WORK TO BE COMPLETED —
Everything in the listing should be restated word for word.

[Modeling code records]
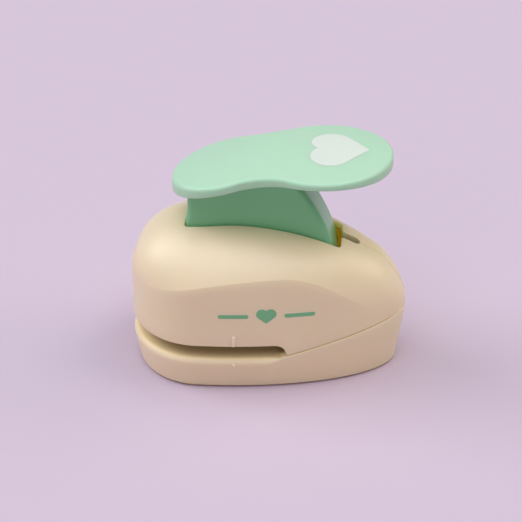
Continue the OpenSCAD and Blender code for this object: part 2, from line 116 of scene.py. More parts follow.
def along(x, knots):
    """Smooth height through (x, height, slope) knots."""
    k = np.array(knots, float)
    x = np.clip(x, k[0, 0], k[-1, 0])
    i = np.clip(np.searchsorted(k[:, 0], x) - 1, 0, len(k) - 2)
    h = k[i + 1, 0] - k[i, 0]
    t = (x - k[i, 0]) / h
    return (k[i, 1] * (2 * t**3 - 3 * t**2 + 1) + k[i, 2] * h * (t**3 - 2 * t**2 + t)
            + k[i + 1, 1] * (3 * t**2 - 2 * t**3) + k[i + 1, 2] * h * (t**3 - t**2))


def ease(x, a, b):
    """A smooth step from 0 to 1 between a and b."""
    t = np.clip((x - a) / (b - a), 0, 1)
    return t * t * (3 - 2 * t)


def quarter(u, p):
    """A quarter of a rounded curve: 1 at u = 0, and 0 at u = 1."""
    return np.maximum(0, 1 - np.clip(u, 0, 1) ** p) ** (1 / p)


def half_width(x, d=0.0):
    """Half width of the body outline at x, pulled in by d."""
    a = np.where(x < MID_X, NOSE_LEN, TAIL_LEN) - d
    return (HALF_W - d) * quarter(np.abs(x - MID_X) / a, 2)


def rim_point(a, d=0.0):
    """Point of the body outline at angle a, pulled in by d."""
    run = np.where(np.cos(a) < 0, NOSE_LEN, TAIL_LEN) - d
    return MID_X + run * np.cos(a), (HALF_W - d) * np.sin(a)


def crest(x, d=0.0):
    """Height of the ridge of the body, pulled in by d."""
    nose = NOSE_Z + (CREST_Z - d - NOSE_Z) * quarter((MID_X - x) / (NOSE_LEN - d), NOSE_POWER)
    ridge = along(x, CREST) - d
    tail = TAIL_Z + (ridge - TAIL_Z) * quarter((x - TAIL_X) / (HALF_LEN - TAIL_X - d), 2)
    return np.where(x < MID_X, nose, np.where(x > TAIL_X, tail, ridge))


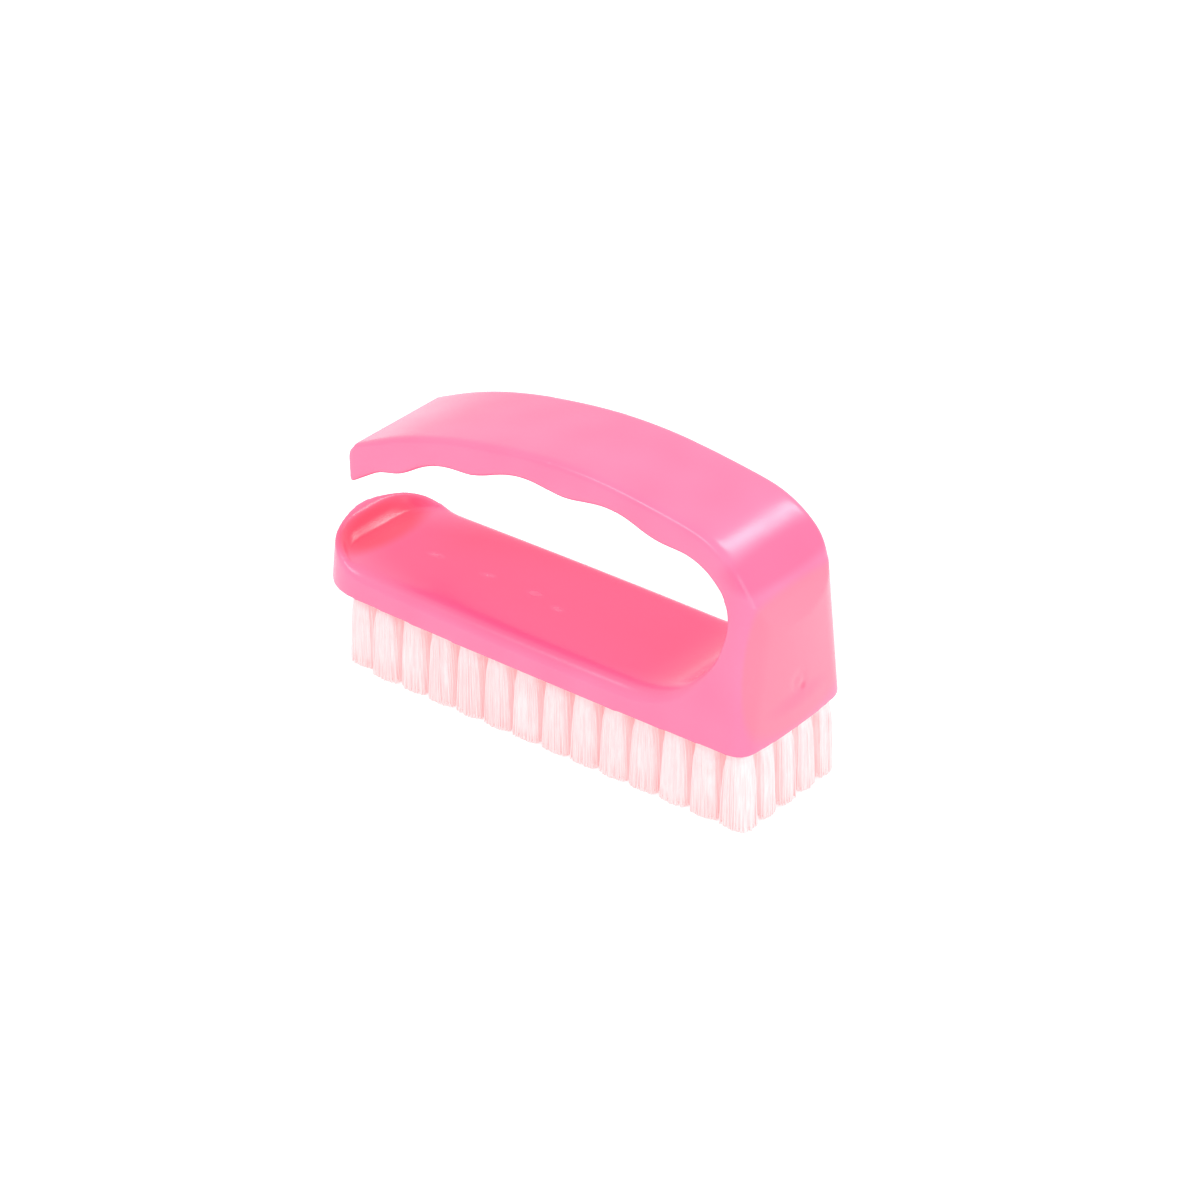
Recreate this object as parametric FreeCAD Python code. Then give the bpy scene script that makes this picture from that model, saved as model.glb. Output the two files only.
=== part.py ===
import FreeCAD, Part
import math
import os

# Nail brush: one moulded body with a C shaped handle, and 70 bristle tufts held by metal anchors.
# Frame: millimetres, +Z up, bristle tips on z = 0, +X to the column end, -X to the toe, front at -Y.

# Main sizes
block_length = 96.0
block_end_width = 28.8
block_thickness = 5.7
bristle_length = 15.2
overall_height = 55.2
strap_thickness = 5.2
column_thickness = 6.5
free_end_from_toe = 9.45
free_end_round = 1.4
lip_height = 4.45

# How far the long sides, the column end and the toe bulge between their corners, at foot and top
side_bow = 0.75
side_bow_high = 0.15
end_bow = 0.6
end_bow_high = 0.3
toe_bow = 0.3

# Lean of the walls, as shares of the height above the block's foot
side_lean_share = 0.094
end_lean_share = 0.008
toe_lean_share = 0.05

# Corner roundings seen from above, at the foot and at the top of the outline
column_corner = 3.4
column_corner_high = 6.6
toe_corner = 10.8
toe_corner_high = 9.0
corner_limit_share = 0.9

# Rim roundings along the block, along the strap's underside, around the toe and along the back
block_rim = 3.0
strap_rim = 1.3
toe_rim = 0.7
back_rim = 1.1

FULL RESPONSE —
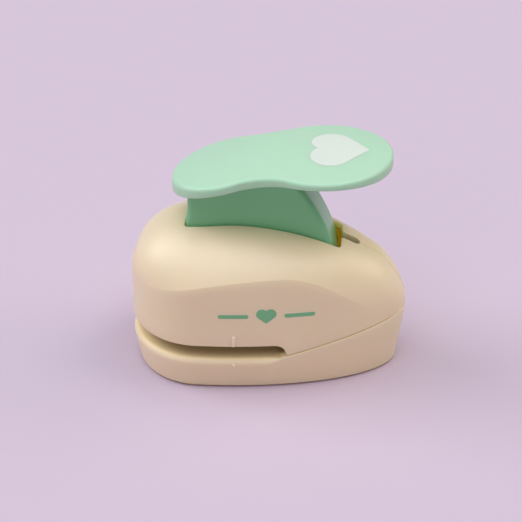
Continue the OpenSCAD and Blender code for this object: part 2, from line 116 of scene.py. More parts follow.
def along(x, knots):
    """Smooth height through (x, height, slope) knots."""
    k = np.array(knots, float)
    x = np.clip(x, k[0, 0], k[-1, 0])
    i = np.clip(np.searchsorted(k[:, 0], x) - 1, 0, len(k) - 2)
    h = k[i + 1, 0] - k[i, 0]
    t = (x - k[i, 0]) / h
    return (k[i, 1] * (2 * t**3 - 3 * t**2 + 1) + k[i, 2] * h * (t**3 - 2 * t**2 + t)
            + k[i + 1, 1] * (3 * t**2 - 2 * t**3) + k[i + 1, 2] * h * (t**3 - t**2))


def ease(x, a, b):
    """A smooth step from 0 to 1 between a and b."""
    t = np.clip((x - a) / (b - a), 0, 1)
    return t * t * (3 - 2 * t)


def quarter(u, p):
    """A quarter of a rounded curve: 1 at u = 0, and 0 at u = 1."""
    return np.maximum(0, 1 - np.clip(u, 0, 1) ** p) ** (1 / p)


def half_width(x, d=0.0):
    """Half width of the body outline at x, pulled in by d."""
    a = np.where(x < MID_X, NOSE_LEN, TAIL_LEN) - d
    return (HALF_W - d) * quarter(np.abs(x - MID_X) / a, 2)


def rim_point(a, d=0.0):
    """Point of the body outline at angle a, pulled in by d."""
    run = np.where(np.cos(a) < 0, NOSE_LEN, TAIL_LEN) - d
    return MID_X + run * np.cos(a), (HALF_W - d) * np.sin(a)


def crest(x, d=0.0):
    """Height of the ridge of the body, pulled in by d."""
    nose = NOSE_Z + (CREST_Z - d - NOSE_Z) * quarter((MID_X - x) / (NOSE_LEN - d), NOSE_POWER)
    ridge = along(x, CREST) - d
    tail = TAIL_Z + (ridge - TAIL_Z) * quarter((x - TAIL_X) / (HALF_LEN - TAIL_X - d), 2)
    return np.where(x < MID_X, nose, np.where(x > TAIL_X, tail, ridge))


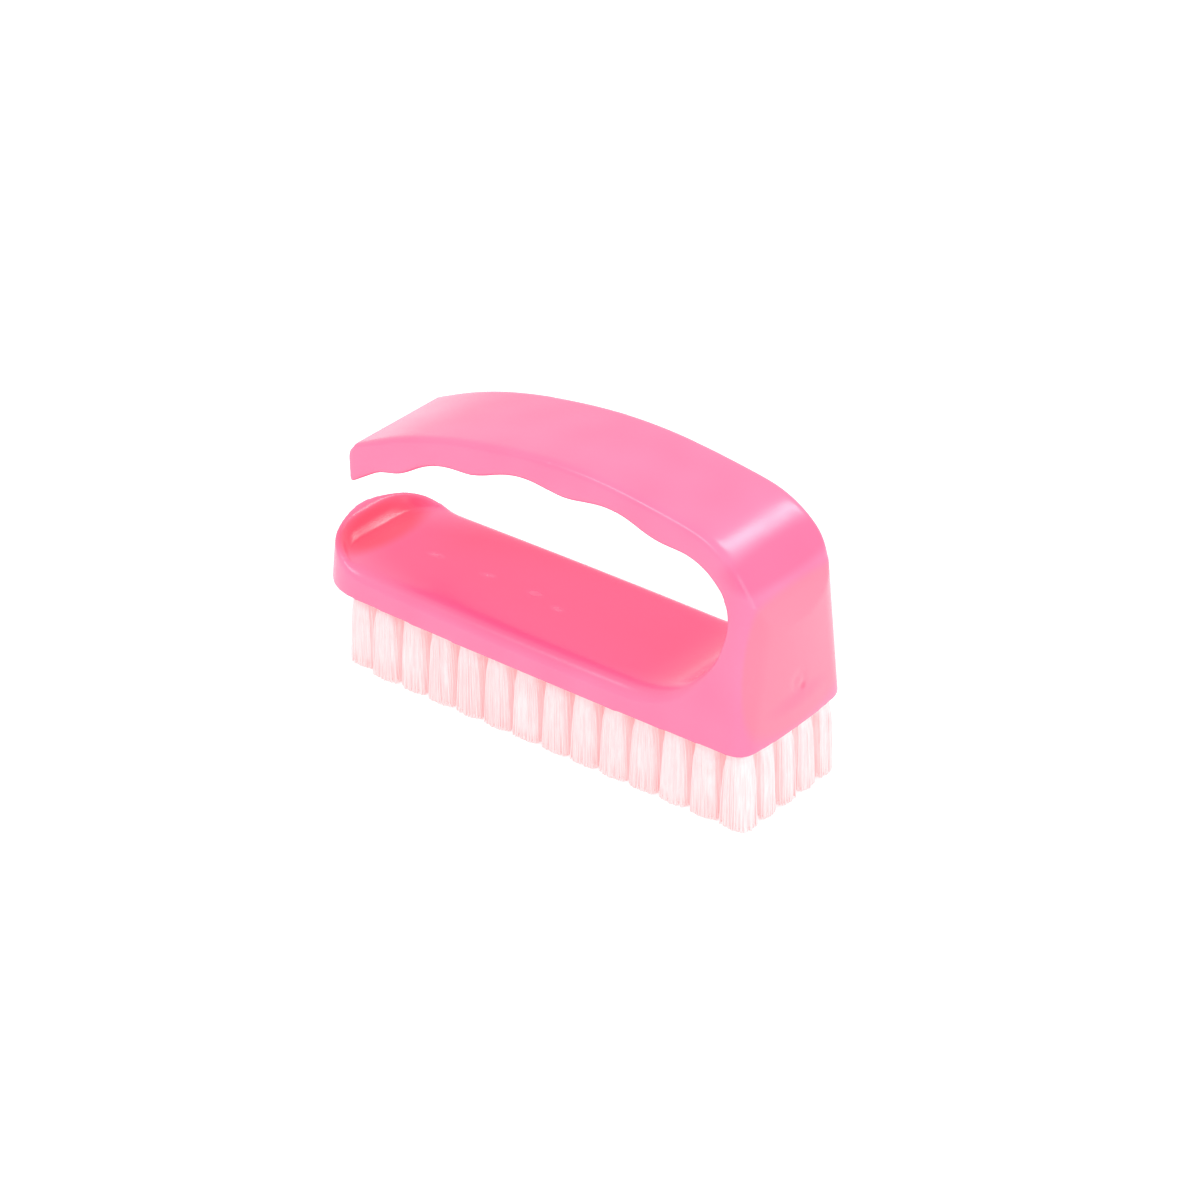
Recreate this object as parametric FreeCAD Python code. Then give the bpy scene script that makes this picture from that model, saved as model.glb. Output the two files only.
=== part.py ===
import FreeCAD, Part
import math
import os

# Nail brush: one moulded body with a C shaped handle, and 70 bristle tufts held by metal anchors.
# Frame: millimetres, +Z up, bristle tips on z = 0, +X to the column end, -X to the toe, front at -Y.

# Main sizes
block_length = 96.0
block_end_width = 28.8
block_thickness = 5.7
bristle_length = 15.2
overall_height = 55.2
strap_thickness = 5.2
column_thickness = 6.5
free_end_from_toe = 9.45
free_end_round = 1.4
lip_height = 4.45

# How far the long sides, the column end and the toe bulge between their corners, at foot and top
side_bow = 0.75
side_bow_high = 0.15
end_bow = 0.6
end_bow_high = 0.3
toe_bow = 0.3

# Lean of the walls, as shares of the height above the block's foot
side_lean_share = 0.094
end_lean_share = 0.008
toe_lean_share = 0.05

# Corner roundings seen from above, at the foot and at the top of the outline
column_corner = 3.4
column_corner_high = 6.6
toe_corner = 10.8
toe_corner_high = 9.0
corner_limit_share = 0.9

# Rim roundings along the block, along the strap's underside, around the toe and along the back
block_rim = 3.0
strap_rim = 1.3
toe_rim = 0.7
back_rim = 1.1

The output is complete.